Set task - Check each line of the data below for the word "context", then extract the ones that have it.

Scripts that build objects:
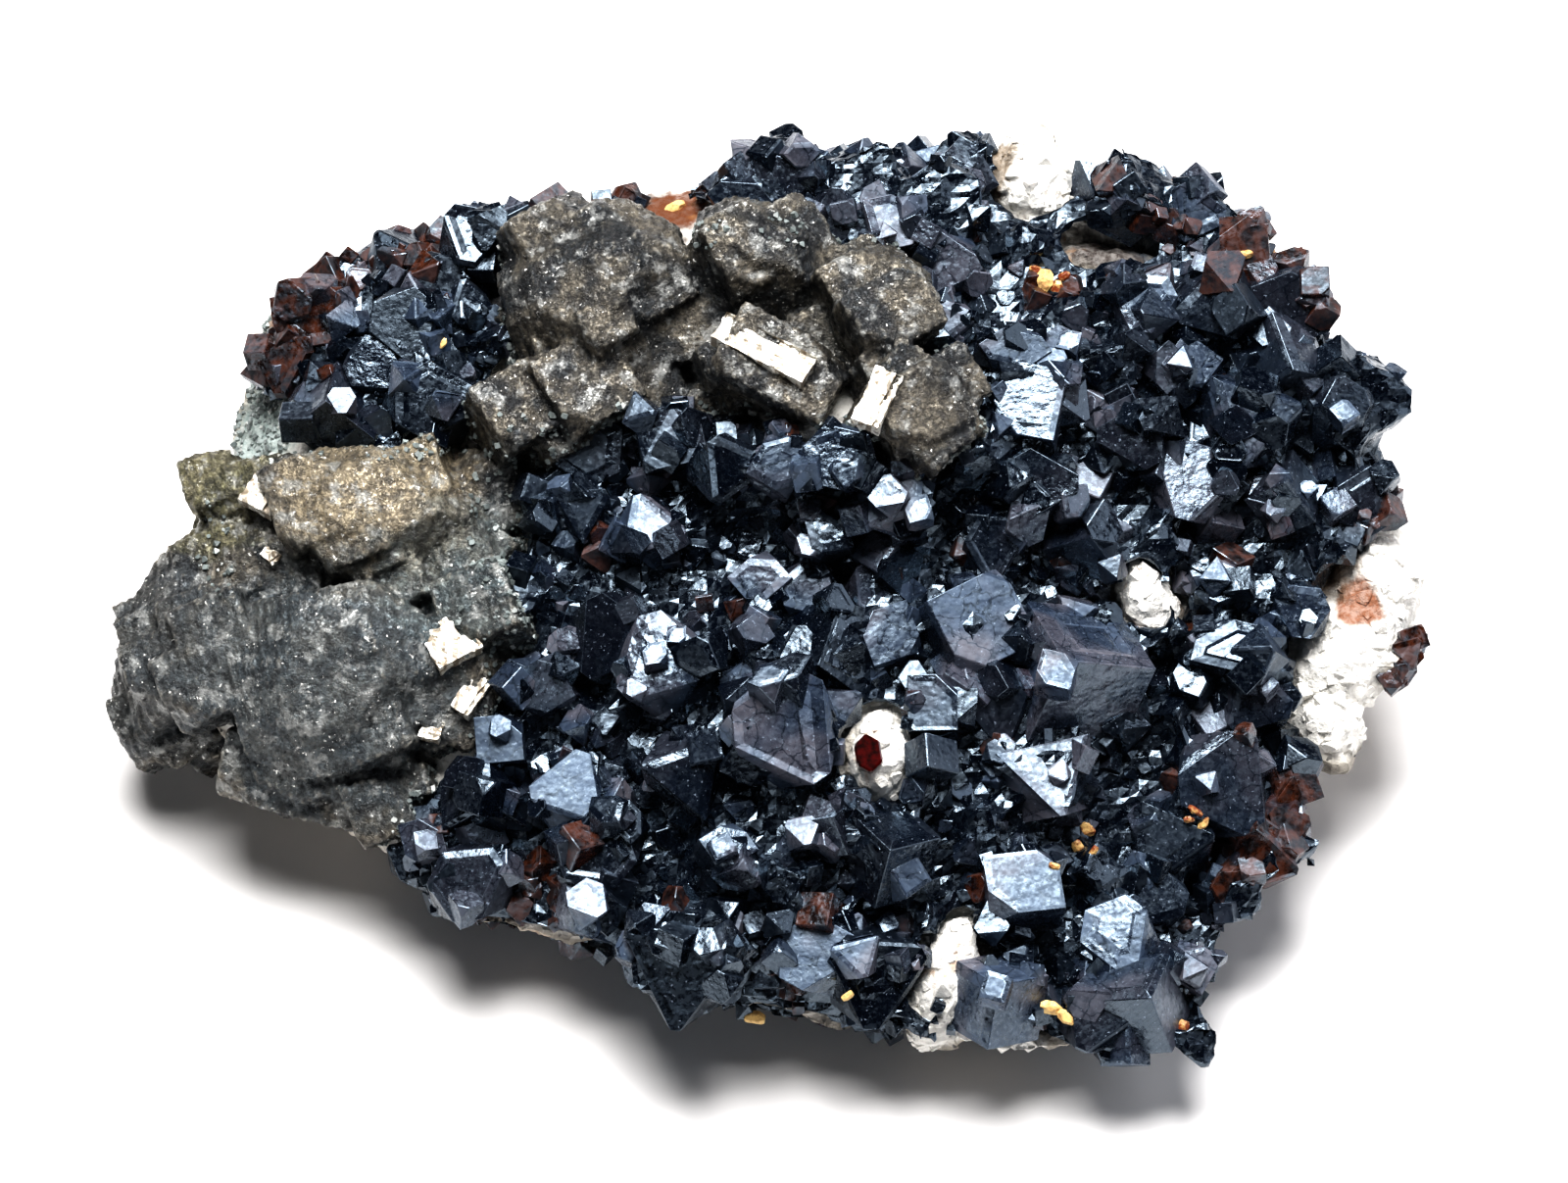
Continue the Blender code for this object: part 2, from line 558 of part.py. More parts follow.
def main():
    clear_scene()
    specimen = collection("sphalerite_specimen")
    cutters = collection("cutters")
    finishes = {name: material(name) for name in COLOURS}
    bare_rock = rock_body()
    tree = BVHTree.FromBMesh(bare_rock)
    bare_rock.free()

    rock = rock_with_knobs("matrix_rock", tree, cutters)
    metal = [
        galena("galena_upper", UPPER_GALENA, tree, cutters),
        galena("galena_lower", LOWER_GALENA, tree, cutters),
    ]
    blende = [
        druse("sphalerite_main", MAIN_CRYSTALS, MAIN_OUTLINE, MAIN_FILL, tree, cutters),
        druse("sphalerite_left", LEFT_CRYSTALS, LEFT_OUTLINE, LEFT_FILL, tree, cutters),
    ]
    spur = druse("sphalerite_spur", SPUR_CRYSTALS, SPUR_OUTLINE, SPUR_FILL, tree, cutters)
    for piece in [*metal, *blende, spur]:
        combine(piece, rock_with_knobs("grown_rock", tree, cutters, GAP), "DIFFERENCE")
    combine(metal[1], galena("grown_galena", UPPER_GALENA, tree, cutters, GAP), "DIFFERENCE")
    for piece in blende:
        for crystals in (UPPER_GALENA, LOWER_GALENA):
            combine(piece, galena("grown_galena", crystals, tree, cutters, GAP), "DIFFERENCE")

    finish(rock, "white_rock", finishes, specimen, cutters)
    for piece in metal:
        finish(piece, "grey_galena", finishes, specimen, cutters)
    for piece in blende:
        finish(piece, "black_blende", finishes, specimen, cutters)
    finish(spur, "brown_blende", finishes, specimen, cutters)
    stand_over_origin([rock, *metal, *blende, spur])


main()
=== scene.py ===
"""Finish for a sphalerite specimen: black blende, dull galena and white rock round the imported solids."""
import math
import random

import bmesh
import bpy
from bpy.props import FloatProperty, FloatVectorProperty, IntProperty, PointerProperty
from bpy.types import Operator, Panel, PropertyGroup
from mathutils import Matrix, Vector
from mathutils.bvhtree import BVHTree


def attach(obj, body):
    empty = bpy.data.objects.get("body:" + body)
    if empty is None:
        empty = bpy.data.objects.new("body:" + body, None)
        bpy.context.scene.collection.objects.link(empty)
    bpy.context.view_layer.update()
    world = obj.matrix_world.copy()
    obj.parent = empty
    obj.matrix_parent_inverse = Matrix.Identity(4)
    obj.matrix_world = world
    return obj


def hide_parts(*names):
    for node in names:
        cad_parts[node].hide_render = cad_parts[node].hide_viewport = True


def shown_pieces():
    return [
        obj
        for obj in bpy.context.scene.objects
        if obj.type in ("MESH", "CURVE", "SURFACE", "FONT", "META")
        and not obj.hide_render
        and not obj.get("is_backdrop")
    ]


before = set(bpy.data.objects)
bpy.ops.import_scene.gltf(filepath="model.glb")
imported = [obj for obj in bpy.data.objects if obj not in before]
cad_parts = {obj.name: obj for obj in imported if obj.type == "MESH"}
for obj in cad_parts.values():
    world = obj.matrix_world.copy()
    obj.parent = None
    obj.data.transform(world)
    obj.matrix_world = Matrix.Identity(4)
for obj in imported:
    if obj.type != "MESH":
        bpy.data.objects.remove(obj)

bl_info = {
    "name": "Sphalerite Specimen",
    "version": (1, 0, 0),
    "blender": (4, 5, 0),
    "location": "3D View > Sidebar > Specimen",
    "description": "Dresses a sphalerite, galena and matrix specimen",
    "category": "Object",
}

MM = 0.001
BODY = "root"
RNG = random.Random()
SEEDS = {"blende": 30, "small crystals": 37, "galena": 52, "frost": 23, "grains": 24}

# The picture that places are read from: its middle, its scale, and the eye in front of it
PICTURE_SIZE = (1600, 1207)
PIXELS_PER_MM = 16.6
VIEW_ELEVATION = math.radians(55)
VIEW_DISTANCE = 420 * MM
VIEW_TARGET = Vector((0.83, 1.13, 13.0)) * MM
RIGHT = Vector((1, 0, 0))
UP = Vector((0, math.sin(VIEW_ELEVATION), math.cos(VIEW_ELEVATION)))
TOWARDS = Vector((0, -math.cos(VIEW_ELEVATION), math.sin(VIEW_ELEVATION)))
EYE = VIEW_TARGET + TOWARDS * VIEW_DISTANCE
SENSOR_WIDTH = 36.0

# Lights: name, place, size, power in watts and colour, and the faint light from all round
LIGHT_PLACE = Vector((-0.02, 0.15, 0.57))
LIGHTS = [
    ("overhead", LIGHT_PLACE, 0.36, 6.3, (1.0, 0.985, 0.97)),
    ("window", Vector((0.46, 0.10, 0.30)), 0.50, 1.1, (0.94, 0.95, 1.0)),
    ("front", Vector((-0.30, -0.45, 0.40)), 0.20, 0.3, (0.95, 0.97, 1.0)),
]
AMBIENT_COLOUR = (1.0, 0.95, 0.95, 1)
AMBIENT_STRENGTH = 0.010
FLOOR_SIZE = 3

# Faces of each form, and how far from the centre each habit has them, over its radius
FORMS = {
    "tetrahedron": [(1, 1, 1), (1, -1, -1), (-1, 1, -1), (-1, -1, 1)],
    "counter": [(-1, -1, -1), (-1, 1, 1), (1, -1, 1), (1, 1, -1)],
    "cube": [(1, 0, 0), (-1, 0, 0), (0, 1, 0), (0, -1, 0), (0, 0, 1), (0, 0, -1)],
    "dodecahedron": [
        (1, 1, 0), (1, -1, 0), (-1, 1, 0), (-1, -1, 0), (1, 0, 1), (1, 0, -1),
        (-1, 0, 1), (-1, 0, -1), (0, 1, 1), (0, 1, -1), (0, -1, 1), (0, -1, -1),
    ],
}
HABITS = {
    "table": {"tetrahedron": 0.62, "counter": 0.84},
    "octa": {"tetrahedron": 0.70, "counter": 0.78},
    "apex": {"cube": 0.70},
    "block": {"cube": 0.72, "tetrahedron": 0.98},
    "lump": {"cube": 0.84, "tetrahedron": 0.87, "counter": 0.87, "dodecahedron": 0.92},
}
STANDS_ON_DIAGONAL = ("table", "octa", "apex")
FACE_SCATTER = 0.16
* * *
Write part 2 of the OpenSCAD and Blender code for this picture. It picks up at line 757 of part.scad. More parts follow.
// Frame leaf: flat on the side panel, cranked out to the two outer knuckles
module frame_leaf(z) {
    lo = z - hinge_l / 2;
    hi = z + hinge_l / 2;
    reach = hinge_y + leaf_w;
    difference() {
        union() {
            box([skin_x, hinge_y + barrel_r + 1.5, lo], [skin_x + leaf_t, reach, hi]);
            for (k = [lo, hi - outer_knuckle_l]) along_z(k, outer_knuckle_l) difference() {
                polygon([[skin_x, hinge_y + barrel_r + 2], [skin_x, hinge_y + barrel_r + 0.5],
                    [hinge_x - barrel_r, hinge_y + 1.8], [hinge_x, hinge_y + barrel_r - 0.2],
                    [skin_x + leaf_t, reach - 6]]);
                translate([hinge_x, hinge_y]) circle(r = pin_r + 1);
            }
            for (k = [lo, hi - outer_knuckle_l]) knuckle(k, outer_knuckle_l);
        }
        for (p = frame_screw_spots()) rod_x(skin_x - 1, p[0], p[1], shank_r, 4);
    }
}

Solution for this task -
        bpy.context.scene.collection.objects.link(empty)
    bpy.context.view_layer.update()
        for obj in bpy.context.scene.objects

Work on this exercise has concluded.